Yom HaAtzmaut is the most significant world event to take place in nearly two thousand years. It was on this day that HaShem returned the children of Israel to the stage of history so that we may lead mankind towards a better world of total blessing. It is the goal of Creation that the Divine Ideal be fully expressed through Israel bringing humanity to an awareness of HaShem as the timeless ultimate Reality without end that creates all, sustains all, empowers all and loves all.
The Maharal of Prague teaches in Netzaḥ Yisrael that in order for Am Yisrael to fulfill our historic mission, we must first unite as an independent nation on our soil. Only as a strong and healthy nation living a collective life of national kedusha can Israel reveal the greatness and unity of HaShem’s Ideal in every major and minor sphere of existence. Only through the vehicle of Jewish independence can we bring mankind towards a universal blessing through illuminating the world with the light of Torah.

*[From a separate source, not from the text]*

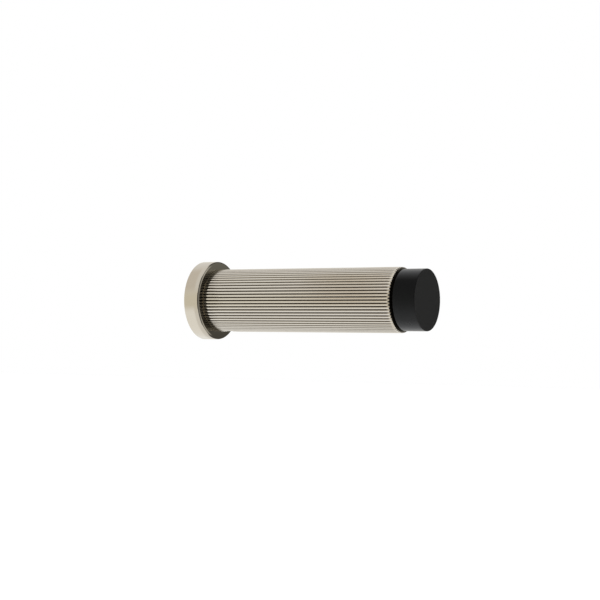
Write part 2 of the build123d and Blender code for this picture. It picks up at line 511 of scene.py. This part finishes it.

The State of Israel – the foundation of HaShem’s Throne in this world – must be understood not only as His Divine handiwork but also as an early stage in the development of universal redemption – a process that unfolds through a series of historic events. While the current Jewish state possesses flaws and has not yet reached the greatness for which it is destined, it must be recognized that the physical vessel once again exists in our world and will eventually grow to reveal its exalted inner potential.
After so many centuries as a ghost walking through history, Israel again functions as a living nation on the world stage. The Jewish people has taken an enormous step forward by reestablishing Hebrew independence in portions of Eretz Yisrael. While the mere existence of a Jewish state was never the final goal of our ancient yearnings, it is certainly a powerful vehicle with which to now achieve Israel’s deeper aspirations.
The liberation of our people will continue to progress as new heroes arise to confront the challenges of our generation and advance Jewish history to the next stages of redemption.